## BEGIN DATA LINES

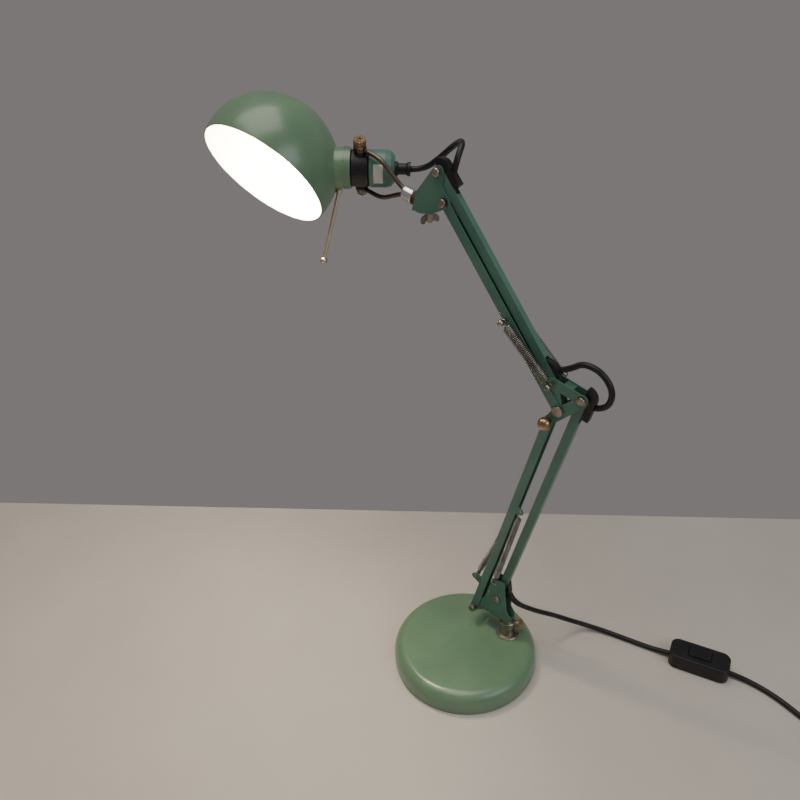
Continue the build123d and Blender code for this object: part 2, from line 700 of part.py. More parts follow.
with BuildPart() as tilt_screws:
    for side in (1, -1):
        with BuildSketch(Plane(origin=tilt_point + tilt_dir * (side * 14.7), z_dir=tilt_dir * side)):
            Circle(pin_r)
        extrude(amount=13)
save(tilt_screws, "tilt_screws")
save(turned(tilt_point, tilt_dir, [
    (pin_r + running, 21.6), (5.0, 21.6), (5.0, 22.6), (pin_r + running, 22.6)]), "tilt_washer")
with BuildPart() as tilt_knob:
    with BuildSketch(Plane(origin=tilt_point + tilt_dir * 22.7, z_dir=tilt_dir)):
        Circle(5.6)
        with PolarLocations(5.75, 18):
            Circle(0.45, mode=Mode.SUBTRACT)
        Circle(pin_r + running, mode=Mode.SUBTRACT)
    extrude(amount=5.8)
save(tilt_knob, "tilt_knob")
with BuildPart() as tilt_nut:
    with BuildSketch(Plane(origin=tilt_point - tilt_dir * 21.6, z_dir=-tilt_dir)):
        RegularPolygon(4.8, 6)
        Circle(pin_r + running, mode=Mode.SUBTRACT)
    extrude(amount=4.0)
save(tilt_nut, "tilt_nut")

collar_r = 17.6
with BuildPart() as shade:
    with Locations(shade_centre):
        Sphere(shade_r)
    with BuildSketch(Plane(origin=tilt_point + holder_dir * 8.5, z_dir=holder_dir)):
        Circle(collar_r)
    extrude(amount=22)
    for ridge in (10.6, 13.6):
        with BuildSketch(Plane(origin=tilt_point + holder_dir * ridge, z_dir=holder_dir)):
            Circle(collar_r + 0.6)
        extrude(amount=1.2)
    with Locations(shade_centre):
        Sphere(shade_r - shade_wall, mode=Mode.SUBTRACT)
    with BuildSketch(Plane(origin=tilt_point + holder_dir * 9.7, z_dir=holder_dir)):
        Circle(collar_r - 1.2)
    extrude(amount=30, mode=Mode.SUBTRACT)
    with BuildSketch(Plane(origin=tilt_point + holder_dir * 8, z_dir=holder_dir)):
        Circle(14.1)
    extrude(amount=3, mode=Mode.SUBTRACT)
    split(bisect_by=Plane(origin=shade_centre - shade_up * shade_depth, z_dir=shade_up), keep=Keep.TOP)
save(shade, "shade")

rod_turn = radians(20.0)
rod_down = -(tilt_dir * cos(rod_turn) + holder_dir.cross(tilt_dir) * sin(rod_turn))
rod_lean = radians(14.6)
rod_dir = (rod_down * cos(rod_lean) + holder_dir * sin(rod_lean)).normalized()
rod_foot = tilt_point + holder_dir * 19.5 + rod_down * (collar_r + 0.05)
with BuildPart() as handle_rod:
    with BuildSketch(Plane(origin=rod_foot + rod_dir * 1.2, z_dir=rod_dir)):
        Circle(3.2)
    extrude(amount=3.4)
    with BuildSketch(Plane(origin=rod_foot + rod_dir * 1.2, z_dir=rod_dir)):
        Circle(1.75)
    extrude(amount=70)
    with Locations(rod_foot + rod_dir * 72):
        Sphere(3.6)
save(handle_rod, "handle_rod")

save(turned(tilt_point, holder_dir, [
    (0, 13.6), (4.0, 13.6), (7.0, 15.5), (7.0, 32.8), (0, 32.8)]), "bulb_cap")
bulb_mid = 55.0
bulb_r = 22.0
with BuildPart() as bulb_globe:
    with BuildSketch(Plane(origin=tilt_point + holder_dir * 32.9, z_dir=holder_dir)):
        Circle(8.5)
    extrude(amount=8)
    with Locations(tilt_point + holder_dir * bulb_mid):
        Sphere(bulb_r)
save(bulb_globe, "bulb_globe")

# ---- cords held by the lamp ----
for held_name, held_route in (
        ("inner_cord_lower", inner_lower_route), ("inner_cord_upper", inner_upper_route),
        ("cord_tail", tail_route), ("knee_cord_loop", knee_route), ("head_cord_loop", head_route)):
    save(cord_tube(held_route, name=held_name), held_name)

# ---- free lead: stretch to the switch, stretch from it, put-away coil, plug ----
with BuildPart() as cord_lead:
    add(cord_tube(lead_route, name="cord_lead").part)
    add(cord_tube(lead_far_route, name="cord_lead beyond the switch").part)
save(cord_lead, "cord_lead")

coil_half_width = coil_turn_columns * cord_d / 2
with BuildPart() as cord_coil:
    with BuildSketch(Plane.XZ.offset(-coil_centre[1])):
        with Locations((coil_centre[0] + coil_mean_r, 0.3 + coil_turn_layers * cord_d / 2)):
            RectangleRounded(2 * coil_half_width, coil_turn_layers * cord_d, 2.5)
    revolve(axis=Axis((coil_centre[0], coil_centre[1], 0), (0, 0, 1)))
save(cord_coil, "cord_coil")

switch_width = 27.0
switch_split = 8.6
rocker_axle_r = 1.4
rocker_axle_z = 14.0
switch_top = 17.0
switch_middle = switch_start + switch_dir * (switch_length / 2)


def switch_plane(height):
    """Level plane at the middle of the switch, x along the cord."""
    return Plane(origin=(switch_middle.X, switch_middle.Y, height), x_dir=switch_dir, z_dir=(0, 0, 1))


def rocker_axle(radius, reach):
    """A round bar across the switch, on the line that its rocker turns on."""
    across = switch_dir.cross(Vector(0, 0, 1))
    with BuildPart() as piece:
        with BuildSketch(Plane(origin=switch_middle + Vector(0, 0, rocker_axle_z), z_dir=across)):
            Circle(radius)
        extrude(amount=reach, both=True)
    return piece.part


def switch_shell(low, high, floor, name):
    """One half of the in-line switch: a rounded shell, hollow towards the other half."""
    with BuildPart() as piece:
        with BuildSketch(switch_plane(low)):
            RectangleRounded(switch_length, switch_width, 8)
        extrude(amount=high - low)
        outside = piece.faces().sort_by(Axis.Z)[0 if floor else -1]
        fillet(outside.edges(), 1.8)
        with BuildSketch(switch_plane(low + 1.8 if floor else low)):
            RectangleRounded(switch_length - 3.6, switch_width - 3.6, 6.4)
        extrude(amount=high - low - 1.8, mode=Mode.SUBTRACT)
        if not floor:
            with BuildSketch(switch_plane(rocker_axle_z - 2.8)):
                with GridLocations(1, 15.2, 1, 2):
                    Rectangle(6, 2)
            extrude(amount=high - rocker_axle_z + 1.8)
            with BuildSketch(switch_plane(low)):
                Rectangle(22.4, 12.4)
            extrude(amount=20, mode=Mode.SUBTRACT)
            add(rocker_axle(rocker_axle_r + loose, 9.0), mode=Mode.SUBTRACT)
        add(cord_tube(lead_route, cord_d / 2 + 0.1).part, mode=Mode.SUBTRACT)
        add(cord_tube(lead_far_route, cord_d / 2 + 0.1).part, mode=Mode.SUBTRACT)
    save(piece, name)


switch_shell(0.2, switch_split, True, "switch_lower_shell")
switch_shell(switch_split + 0.05, switch_top, False, "switch_upper_shell")
with BuildPart() as switch_rocker:
    with BuildSketch(Plane(origin=switch_middle, x_dir=switch_dir, z_dir=switch_dir.cross(Vector(0, 0, 1)))):
        with BuildLine():
            Polyline(
                (-10.6, 13.0), (-10.6, 17.6), (0, 18.4), (10.6, 17.6), (10.6, 13.0), (0, 12.0),
                (-10.6, 13.0))
        make_face()
    extrude(amount=5.9, both=True)
    add(rocker_axle(rocker_axle_r, 8.4))
save(switch_rocker, "switch_rocker")

plug_z = 0.3 + coil_turn_layers * cord_d + 7.4
plug_dir = Vector(-1, 0, 0)
plug_start = Vector(coil_centre[0] + 2, coil_centre[1] + 24, plug_z)
plug_length = 30.0


def plug_plane(distance):
    """Plane across the plug, y across its pins."""
    return Plane(origin=plug_start + plug_dir * distance, x_dir=(0, 1, 0), z_dir=plug_dir)


with BuildPart() as plug_body:
    with BuildSketch(plug_plane(0)):
        RectangleRounded(16, 12, 4)
    with BuildSketch(plug_plane(plug_length)):
        RectangleRounded(32, 14, 6)
    loft()
    with BuildSketch(plug_plane(-12)):
        Circle(4.2)
    extrude(amount=12)
save(plug_body, "plug_body")
with BuildPart() as plug_pins:
    with BuildSketch(plug_plane(plug_length)):
        with GridLocations(19, 1, 2, 1):
            Circle(2.0)
    extrude(amount=19)
    fillet(plug_pins.edges().filter_by(GeomType.CIRCLE).group_by(Axis.X)[0], 1.0)
save(plug_pins, "plug_pins")
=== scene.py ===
import json
import math

import bpy
from mathutils import Matrix, Vector


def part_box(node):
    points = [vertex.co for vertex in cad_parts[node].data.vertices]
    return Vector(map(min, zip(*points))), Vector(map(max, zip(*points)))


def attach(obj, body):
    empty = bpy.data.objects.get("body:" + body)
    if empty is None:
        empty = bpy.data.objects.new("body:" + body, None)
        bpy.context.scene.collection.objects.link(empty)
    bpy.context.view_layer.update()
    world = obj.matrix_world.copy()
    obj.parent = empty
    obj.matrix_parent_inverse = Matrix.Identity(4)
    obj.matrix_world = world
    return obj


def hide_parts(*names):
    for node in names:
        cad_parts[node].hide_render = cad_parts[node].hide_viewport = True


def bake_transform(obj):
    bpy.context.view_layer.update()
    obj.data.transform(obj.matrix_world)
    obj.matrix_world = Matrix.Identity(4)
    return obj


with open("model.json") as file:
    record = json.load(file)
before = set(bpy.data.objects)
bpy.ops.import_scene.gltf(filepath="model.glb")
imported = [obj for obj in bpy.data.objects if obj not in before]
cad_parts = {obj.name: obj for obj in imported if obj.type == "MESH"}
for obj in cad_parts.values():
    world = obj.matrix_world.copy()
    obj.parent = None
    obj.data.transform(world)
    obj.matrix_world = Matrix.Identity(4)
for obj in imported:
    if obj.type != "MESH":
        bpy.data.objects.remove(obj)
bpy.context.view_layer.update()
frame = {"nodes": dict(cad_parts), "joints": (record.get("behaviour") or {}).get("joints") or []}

MM = 0.001
joints = {joint["name"]: joint for joint in frame["joints"]}


# ---- camera ----
CAMERA_PLACE = (-0.25908, 0.45343, 0.58016)
CAMERA_RIGHT = Vector((-0.77694, -0.62686, -0.05843))
CAMERA_UP = Vector((0.25093, -0.39345, 0.88444))
SENSOR_WIDTH_MM, LENS_MM = 36, 29.77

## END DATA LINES

- [TASK INSTRUCTIONS]: Gather all lines with the string "record" from the data.

- [OUTPUT OF THE TASK]:
    record = json.load(file)
frame = {"nodes": dict(cad_parts), "joints": (record.get("behaviour") or {}).get("joints") or []}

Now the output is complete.